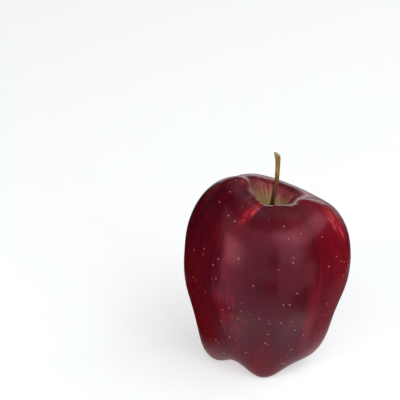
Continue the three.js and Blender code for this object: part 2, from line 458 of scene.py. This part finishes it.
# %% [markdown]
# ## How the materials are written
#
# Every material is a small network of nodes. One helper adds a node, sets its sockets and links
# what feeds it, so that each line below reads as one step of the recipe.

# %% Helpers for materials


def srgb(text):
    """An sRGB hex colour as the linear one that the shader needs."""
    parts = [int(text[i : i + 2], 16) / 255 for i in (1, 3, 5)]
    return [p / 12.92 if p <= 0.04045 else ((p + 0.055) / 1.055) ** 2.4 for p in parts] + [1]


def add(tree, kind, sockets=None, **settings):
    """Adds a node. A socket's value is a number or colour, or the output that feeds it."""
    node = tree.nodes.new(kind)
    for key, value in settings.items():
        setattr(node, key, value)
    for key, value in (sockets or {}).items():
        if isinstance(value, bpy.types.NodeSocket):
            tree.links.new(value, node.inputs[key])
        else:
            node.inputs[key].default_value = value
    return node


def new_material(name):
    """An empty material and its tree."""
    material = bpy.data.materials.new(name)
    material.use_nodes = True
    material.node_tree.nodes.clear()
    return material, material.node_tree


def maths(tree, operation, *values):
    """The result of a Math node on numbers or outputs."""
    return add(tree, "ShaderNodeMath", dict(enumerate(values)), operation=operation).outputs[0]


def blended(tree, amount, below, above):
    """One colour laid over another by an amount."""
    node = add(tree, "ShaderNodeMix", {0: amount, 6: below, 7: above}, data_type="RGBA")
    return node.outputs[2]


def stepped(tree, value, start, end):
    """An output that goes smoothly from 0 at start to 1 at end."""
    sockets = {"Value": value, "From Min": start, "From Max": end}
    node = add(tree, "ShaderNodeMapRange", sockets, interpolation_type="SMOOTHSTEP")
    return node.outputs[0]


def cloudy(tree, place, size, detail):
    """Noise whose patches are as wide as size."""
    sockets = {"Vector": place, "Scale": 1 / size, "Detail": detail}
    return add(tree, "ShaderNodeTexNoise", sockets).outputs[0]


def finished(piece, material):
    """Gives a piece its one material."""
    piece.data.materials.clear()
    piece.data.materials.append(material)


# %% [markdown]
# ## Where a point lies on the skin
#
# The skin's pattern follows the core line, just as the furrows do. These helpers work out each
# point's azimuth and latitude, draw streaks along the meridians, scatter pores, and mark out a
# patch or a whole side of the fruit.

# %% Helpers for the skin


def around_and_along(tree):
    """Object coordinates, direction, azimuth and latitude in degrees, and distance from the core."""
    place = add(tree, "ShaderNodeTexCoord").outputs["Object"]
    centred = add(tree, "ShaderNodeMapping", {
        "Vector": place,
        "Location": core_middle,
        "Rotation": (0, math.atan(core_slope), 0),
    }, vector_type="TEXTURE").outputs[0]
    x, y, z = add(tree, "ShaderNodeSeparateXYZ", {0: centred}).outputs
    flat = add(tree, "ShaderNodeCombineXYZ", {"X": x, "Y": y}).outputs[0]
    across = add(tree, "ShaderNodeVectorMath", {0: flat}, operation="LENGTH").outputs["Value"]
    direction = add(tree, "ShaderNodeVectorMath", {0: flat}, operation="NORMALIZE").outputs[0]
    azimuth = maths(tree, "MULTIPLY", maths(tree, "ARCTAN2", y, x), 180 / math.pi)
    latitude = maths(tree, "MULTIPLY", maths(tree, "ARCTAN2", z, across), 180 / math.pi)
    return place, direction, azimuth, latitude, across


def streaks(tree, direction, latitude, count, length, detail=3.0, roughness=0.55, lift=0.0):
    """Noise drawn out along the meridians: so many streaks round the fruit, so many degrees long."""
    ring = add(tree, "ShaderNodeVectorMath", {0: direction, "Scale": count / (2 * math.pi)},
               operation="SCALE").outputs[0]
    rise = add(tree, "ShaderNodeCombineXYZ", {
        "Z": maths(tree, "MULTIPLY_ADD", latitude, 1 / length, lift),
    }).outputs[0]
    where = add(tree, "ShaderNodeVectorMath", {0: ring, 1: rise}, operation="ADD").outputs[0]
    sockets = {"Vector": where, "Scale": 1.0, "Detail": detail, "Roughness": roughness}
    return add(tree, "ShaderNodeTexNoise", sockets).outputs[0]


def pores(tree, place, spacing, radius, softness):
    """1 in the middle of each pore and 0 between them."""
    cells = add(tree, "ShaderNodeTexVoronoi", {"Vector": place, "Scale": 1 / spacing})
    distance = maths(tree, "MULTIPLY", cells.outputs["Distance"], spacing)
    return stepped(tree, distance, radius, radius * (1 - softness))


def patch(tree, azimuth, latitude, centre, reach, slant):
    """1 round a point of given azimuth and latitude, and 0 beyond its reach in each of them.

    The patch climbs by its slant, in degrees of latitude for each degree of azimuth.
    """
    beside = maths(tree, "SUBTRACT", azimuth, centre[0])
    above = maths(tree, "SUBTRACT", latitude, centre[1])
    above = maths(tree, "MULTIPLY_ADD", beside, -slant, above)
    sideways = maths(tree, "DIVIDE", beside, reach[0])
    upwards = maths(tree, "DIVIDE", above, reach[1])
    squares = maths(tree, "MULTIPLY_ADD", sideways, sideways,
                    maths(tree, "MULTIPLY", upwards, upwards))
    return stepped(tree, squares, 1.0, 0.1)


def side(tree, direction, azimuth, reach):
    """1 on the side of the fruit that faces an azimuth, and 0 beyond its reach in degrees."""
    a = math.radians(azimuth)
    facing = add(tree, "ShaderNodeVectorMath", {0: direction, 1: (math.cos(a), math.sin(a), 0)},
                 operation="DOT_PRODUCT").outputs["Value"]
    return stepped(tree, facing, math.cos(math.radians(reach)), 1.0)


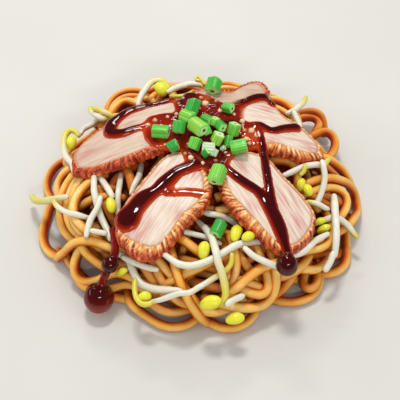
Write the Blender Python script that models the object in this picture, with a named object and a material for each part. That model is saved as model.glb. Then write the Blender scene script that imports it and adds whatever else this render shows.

To do: Write out the full set of records exactly as given.

Task response:
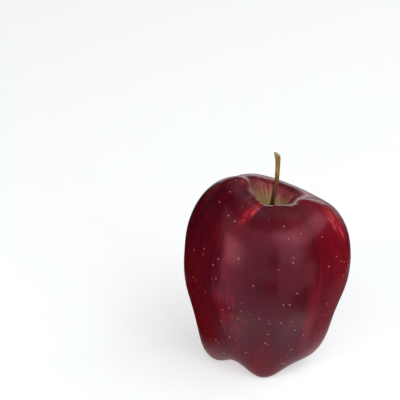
Continue the three.js and Blender code for this object: part 2, from line 458 of scene.py. This part finishes it.
# %% [markdown]
# ## How the materials are written
#
# Every material is a small network of nodes. One helper adds a node, sets its sockets and links
# what feeds it, so that each line below reads as one step of the recipe.

# %% Helpers for materials


def srgb(text):
    """An sRGB hex colour as the linear one that the shader needs."""
    parts = [int(text[i : i + 2], 16) / 255 for i in (1, 3, 5)]
    return [p / 12.92 if p <= 0.04045 else ((p + 0.055) / 1.055) ** 2.4 for p in parts] + [1]


def add(tree, kind, sockets=None, **settings):
    """Adds a node. A socket's value is a number or colour, or the output that feeds it."""
    node = tree.nodes.new(kind)
    for key, value in settings.items():
        setattr(node, key, value)
    for key, value in (sockets or {}).items():
        if isinstance(value, bpy.types.NodeSocket):
            tree.links.new(value, node.inputs[key])
        else:
            node.inputs[key].default_value = value
    return node


def new_material(name):
    """An empty material and its tree."""
    material = bpy.data.materials.new(name)
    material.use_nodes = True
    material.node_tree.nodes.clear()
    return material, material.node_tree


def maths(tree, operation, *values):
    """The result of a Math node on numbers or outputs."""
    return add(tree, "ShaderNodeMath", dict(enumerate(values)), operation=operation).outputs[0]


def blended(tree, amount, below, above):
    """One colour laid over another by an amount."""
    node = add(tree, "ShaderNodeMix", {0: amount, 6: below, 7: above}, data_type="RGBA")
    return node.outputs[2]


def stepped(tree, value, start, end):
    """An output that goes smoothly from 0 at start to 1 at end."""
    sockets = {"Value": value, "From Min": start, "From Max": end}
    node = add(tree, "ShaderNodeMapRange", sockets, interpolation_type="SMOOTHSTEP")
    return node.outputs[0]


def cloudy(tree, place, size, detail):
    """Noise whose patches are as wide as size."""
    sockets = {"Vector": place, "Scale": 1 / size, "Detail": detail}
    return add(tree, "ShaderNodeTexNoise", sockets).outputs[0]


def finished(piece, material):
    """Gives a piece its one material."""
    piece.data.materials.clear()
    piece.data.materials.append(material)


# %% [markdown]
# ## Where a point lies on the skin
#
# The skin's pattern follows the core line, just as the furrows do. These helpers work out each
# point's azimuth and latitude, draw streaks along the meridians, scatter pores, and mark out a
# patch or a whole side of the fruit.

# %% Helpers for the skin


def around_and_along(tree):
    """Object coordinates, direction, azimuth and latitude in degrees, and distance from the core."""
    place = add(tree, "ShaderNodeTexCoord").outputs["Object"]
    centred = add(tree, "ShaderNodeMapping", {
        "Vector": place,
        "Location": core_middle,
        "Rotation": (0, math.atan(core_slope), 0),
    }, vector_type="TEXTURE").outputs[0]
    x, y, z = add(tree, "ShaderNodeSeparateXYZ", {0: centred}).outputs
    flat = add(tree, "ShaderNodeCombineXYZ", {"X": x, "Y": y}).outputs[0]
    across = add(tree, "ShaderNodeVectorMath", {0: flat}, operation="LENGTH").outputs["Value"]
    direction = add(tree, "ShaderNodeVectorMath", {0: flat}, operation="NORMALIZE").outputs[0]
    azimuth = maths(tree, "MULTIPLY", maths(tree, "ARCTAN2", y, x), 180 / math.pi)
    latitude = maths(tree, "MULTIPLY", maths(tree, "ARCTAN2", z, across), 180 / math.pi)
    return place, direction, azimuth, latitude, across


def streaks(tree, direction, latitude, count, length, detail=3.0, roughness=0.55, lift=0.0):
    """Noise drawn out along the meridians: so many streaks round the fruit, so many degrees long."""
    ring = add(tree, "ShaderNodeVectorMath", {0: direction, "Scale": count / (2 * math.pi)},
               operation="SCALE").outputs[0]
    rise = add(tree, "ShaderNodeCombineXYZ", {
        "Z": maths(tree, "MULTIPLY_ADD", latitude, 1 / length, lift),
    }).outputs[0]
    where = add(tree, "ShaderNodeVectorMath", {0: ring, 1: rise}, operation="ADD").outputs[0]
    sockets = {"Vector": where, "Scale": 1.0, "Detail": detail, "Roughness": roughness}
    return add(tree, "ShaderNodeTexNoise", sockets).outputs[0]


def pores(tree, place, spacing, radius, softness):
    """1 in the middle of each pore and 0 between them."""
    cells = add(tree, "ShaderNodeTexVoronoi", {"Vector": place, "Scale": 1 / spacing})
    distance = maths(tree, "MULTIPLY", cells.outputs["Distance"], spacing)
    return stepped(tree, distance, radius, radius * (1 - softness))


def patch(tree, azimuth, latitude, centre, reach, slant):
    """1 round a point of given azimuth and latitude, and 0 beyond its reach in each of them.

    The patch climbs by its slant, in degrees of latitude for each degree of azimuth.
    """
    beside = maths(tree, "SUBTRACT", azimuth, centre[0])
    above = maths(tree, "SUBTRACT", latitude, centre[1])
    above = maths(tree, "MULTIPLY_ADD", beside, -slant, above)
    sideways = maths(tree, "DIVIDE", beside, reach[0])
    upwards = maths(tree, "DIVIDE", above, reach[1])
    squares = maths(tree, "MULTIPLY_ADD", sideways, sideways,
                    maths(tree, "MULTIPLY", upwards, upwards))
    return stepped(tree, squares, 1.0, 0.1)


def side(tree, direction, azimuth, reach):
    """1 on the side of the fruit that faces an azimuth, and 0 beyond its reach in degrees."""
    a = math.radians(azimuth)
    facing = add(tree, "ShaderNodeVectorMath", {0: direction, 1: (math.cos(a), math.sin(a), 0)},
                 operation="DOT_PRODUCT").outputs["Value"]
    return stepped(tree, facing, math.cos(math.radians(reach)), 1.0)


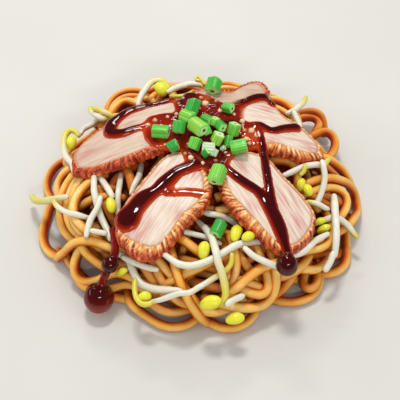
Write the Blender Python script that models the object in this picture, with a named object and a material for each part. That model is saved as model.glb. Then write the Blender scene script that imports it and adds whatever else this render shows.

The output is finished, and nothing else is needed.